In a single-color kitchen, hardware is decoration. In a two-tone kitchen, hardware becomes the visual stitching that holds the two color zones together. A consistent hardware finish across both upper and lower cabinets reads as a deliberate design choice and reassures the eye that the color split is intentional rather than the result of two separate renovation phases.

Aged brass, brushed brass, and unlacquered brass have dominated two-tone kitchens for the past several seasons because their warm tone bridges most color pairings effectively. Polished nickel and brushed nickel work well with cooler palettes. Matte black hardware can succeed but tends to compete visually with darker lower cabinets, sometimes creating a heavy bottom field that overwhelms the lighter upper. Test hardware against both cabinet colors before committing to a finish, and consider mocking up a single drawer pull on each color to see how the metal reads in actual kitchen lighting.

Hardware style matters as much as finish. Cup pulls on the lower drawers paired with knobs on the upper doors is a traditional pairing that nods to historic kitchen design. A consistent bar pull across all cabinets reads as more contemporary. Mixing hardware styles between uppers and lowers is generally a mistake unless the styles share a clear visual family, since an unintentional mix amplifies the perception that the two cabinet zones are unrelated. The National Association of Home Builders (NAHB) reports that hardware refinements often deliver outsized perceived value in kitchen renovations, particularly when they unify a two-tone scheme.

Paint Selection, Sheen, and the Realities of Cabinet Wear

Cabinets are some of the most punishing surfaces in a home for paint. They are touched constantly, cleaned with aggressive products, splashed with cooking residues, and subjected to repeated humidity cycles every time the dishwasher opens. Cabinet-grade paint formulated specifically for kitchen and millwork applications is non-negotiable for a project meant to last. Standard wall paint, even in premium lines, will not survive five years of daily kitchen use without showing wear.

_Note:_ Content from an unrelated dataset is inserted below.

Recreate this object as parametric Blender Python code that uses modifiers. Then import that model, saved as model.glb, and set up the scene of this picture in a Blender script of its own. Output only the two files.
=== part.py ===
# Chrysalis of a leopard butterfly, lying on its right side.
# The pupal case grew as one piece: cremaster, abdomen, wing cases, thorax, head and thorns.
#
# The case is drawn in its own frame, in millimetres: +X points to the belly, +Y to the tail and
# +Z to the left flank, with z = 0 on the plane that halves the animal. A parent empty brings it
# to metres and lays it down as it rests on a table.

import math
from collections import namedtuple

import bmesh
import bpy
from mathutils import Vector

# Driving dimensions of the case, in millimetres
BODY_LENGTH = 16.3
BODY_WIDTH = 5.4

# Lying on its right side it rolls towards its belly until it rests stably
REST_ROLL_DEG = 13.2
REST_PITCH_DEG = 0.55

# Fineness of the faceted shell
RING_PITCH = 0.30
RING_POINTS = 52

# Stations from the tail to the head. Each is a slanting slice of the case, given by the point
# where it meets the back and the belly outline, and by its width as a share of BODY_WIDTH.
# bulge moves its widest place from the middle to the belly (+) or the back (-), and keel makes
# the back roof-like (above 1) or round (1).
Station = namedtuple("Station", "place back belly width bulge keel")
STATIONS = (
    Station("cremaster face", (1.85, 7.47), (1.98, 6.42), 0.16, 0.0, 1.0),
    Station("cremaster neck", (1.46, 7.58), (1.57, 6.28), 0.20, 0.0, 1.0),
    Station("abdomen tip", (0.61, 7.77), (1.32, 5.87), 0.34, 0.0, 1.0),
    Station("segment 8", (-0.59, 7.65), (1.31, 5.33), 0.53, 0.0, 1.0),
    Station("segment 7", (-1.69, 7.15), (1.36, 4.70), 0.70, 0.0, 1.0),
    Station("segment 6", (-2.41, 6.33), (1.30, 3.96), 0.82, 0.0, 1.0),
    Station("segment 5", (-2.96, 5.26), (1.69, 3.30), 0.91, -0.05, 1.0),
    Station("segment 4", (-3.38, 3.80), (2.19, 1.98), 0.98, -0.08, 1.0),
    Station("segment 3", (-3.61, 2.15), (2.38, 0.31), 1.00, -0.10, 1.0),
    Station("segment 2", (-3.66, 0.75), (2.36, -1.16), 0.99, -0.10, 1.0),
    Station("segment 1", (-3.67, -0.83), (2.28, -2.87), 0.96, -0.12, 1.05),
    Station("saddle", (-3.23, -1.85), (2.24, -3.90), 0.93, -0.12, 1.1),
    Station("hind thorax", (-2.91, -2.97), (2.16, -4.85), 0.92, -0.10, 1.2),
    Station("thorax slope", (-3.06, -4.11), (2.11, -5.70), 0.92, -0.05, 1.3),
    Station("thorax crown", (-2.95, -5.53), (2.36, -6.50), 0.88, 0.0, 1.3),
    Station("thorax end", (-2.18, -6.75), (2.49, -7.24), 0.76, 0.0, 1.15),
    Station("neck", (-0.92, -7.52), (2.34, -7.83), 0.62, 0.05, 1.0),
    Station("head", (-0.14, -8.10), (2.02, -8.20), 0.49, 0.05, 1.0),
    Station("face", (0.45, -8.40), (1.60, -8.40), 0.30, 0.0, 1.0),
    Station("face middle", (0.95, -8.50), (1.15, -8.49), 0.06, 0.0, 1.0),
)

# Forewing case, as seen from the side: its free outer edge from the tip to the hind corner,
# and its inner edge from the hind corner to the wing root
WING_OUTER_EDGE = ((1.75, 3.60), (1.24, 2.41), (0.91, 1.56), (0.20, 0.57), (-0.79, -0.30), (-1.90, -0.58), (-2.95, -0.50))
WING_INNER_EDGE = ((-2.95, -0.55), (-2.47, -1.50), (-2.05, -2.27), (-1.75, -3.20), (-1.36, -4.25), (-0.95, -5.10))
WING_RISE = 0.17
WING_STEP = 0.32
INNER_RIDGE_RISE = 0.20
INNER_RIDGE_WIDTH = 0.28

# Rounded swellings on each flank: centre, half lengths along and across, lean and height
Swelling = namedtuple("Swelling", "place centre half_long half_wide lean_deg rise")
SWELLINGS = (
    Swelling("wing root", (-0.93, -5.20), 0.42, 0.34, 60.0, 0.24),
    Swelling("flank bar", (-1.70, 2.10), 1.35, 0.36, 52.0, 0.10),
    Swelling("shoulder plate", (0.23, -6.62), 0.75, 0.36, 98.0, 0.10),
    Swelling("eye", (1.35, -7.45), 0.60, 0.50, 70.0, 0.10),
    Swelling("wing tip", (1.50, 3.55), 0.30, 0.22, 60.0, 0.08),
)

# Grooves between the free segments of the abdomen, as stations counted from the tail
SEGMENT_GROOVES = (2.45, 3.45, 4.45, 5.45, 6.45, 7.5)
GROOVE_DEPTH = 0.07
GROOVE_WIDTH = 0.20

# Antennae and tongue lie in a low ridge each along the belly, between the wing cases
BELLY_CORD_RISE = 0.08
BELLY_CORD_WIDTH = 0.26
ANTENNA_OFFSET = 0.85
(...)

The leading choices for cabinet finishes are waterborne alkyd enamels and acrylic urethane enamels. Waterborne alkyds offer the leveling and hardness of traditional oil-based paints with much faster cure times and no yellowing. Acrylic urethanes are even more durable and recoat well over time. Both are typically available in satin, semi-gloss, and gloss sheens. Most contemporary kitchens favor satin or low-luster semi-gloss, which is durable and easy to clean without producing the plastic look of high gloss. The Master Painters Institute (Master Painters Institute) provides specification sheets for cabinet-rated coatings that are worth reviewing before any major project.

Substrate preparation is again the difference between a finish that lasts a decade and one that fails in two years. Doors and drawer fronts should be removed, labeled by location, cleaned with a degreaser, lightly sanded, primed with a stain-blocking bonding primer, and painted on flat sawhorses or a paint stand for best leveling. Spraying produces the smoothest finish but requires equipment and ventilation; brushing and rolling with a high-quality foam roller produces excellent results in most kitchens with a fraction of the setup. Have you allocated enough time, typically a full week including cure days, to do the work without rushing?

Mistakes That Sink Otherwise Strong Two-Tone Kitchens

The most frequent failure is insufficient contrast. Two cabinet colors that are too close in value read as a paint mistake rather than a design decision. The eye expects deliberate visual difference, and weak contrast sends a confused signal. A reliable test is to photograph your two paint samples side by side, then convert the image to grayscale on your phone. If the two samples appear nearly identical in black and white, the value contrast is too weak for the technique to read clearly.

The second mistake is color isolation from the rest of the kitchen. Cabinet colors must coordinate with the countertop, backsplash, flooring, and any visible appliances. A bold lower cabinet color that fights the countertop, or an upper cabinet white that clashes with the backsplash, produces visual discomfort even when the cabinet pairing itself is good. Always evaluate paint chips against every adjacent finish, not just against each other.

The third mistake is over-decorating the two-tone foundation. Once the cabinets carry visible color contrast, the rest of the kitchen needs to calm down. Heavy patterned backsplashes, complex tile floors, and busy window treatments compete with the cabinet contrast and produce visual chaos. The most successful two-tone kitchens treat the cabinet colors as the dominant decorative move and let other finishes recede into supporting roles.

Conclusion: A Renovation-Worthy Move Without a Full Renovation

Two-tone cabinet painting delivers the visual impact of a full kitchen renovation at a fraction of the cost and disruption. The cabinet boxes stay. The layout stays. The appliances stay. What changes is the color logic, the hardware, and the overall character of the room, which together can completely transform how the kitchen feels to live in. Few other interior interventions offer this much return for the input.

Approach the project with patience and discipline. Choose a color pairing with deliberate logic rather than impulse. Pick a transition point that respects the architecture of your specific kitchen. Invest in cabinet-grade paint and proper substrate preparation. Coordinate the hardware as the connecting thread that unifies the two zones. And let the rest of the kitchen retreat into supporting calm so the cabinet colors can speak clearly.

If you are weighing whether to undertake a two-tone cabinet project this year, the most useful first step is a small mockup. Paint two test boards in the colors you are considering, prop them at upper and lower cabinet height in your actual kitchen, and live with them for a full week. Cook there. Eat there. See how the colors read at every time of day. Whatever still feels right at the end of that week is the right answer. Order your test paint samples this weekend, set up the mockup, and begin a project that will reset the entire personality of your kitchen.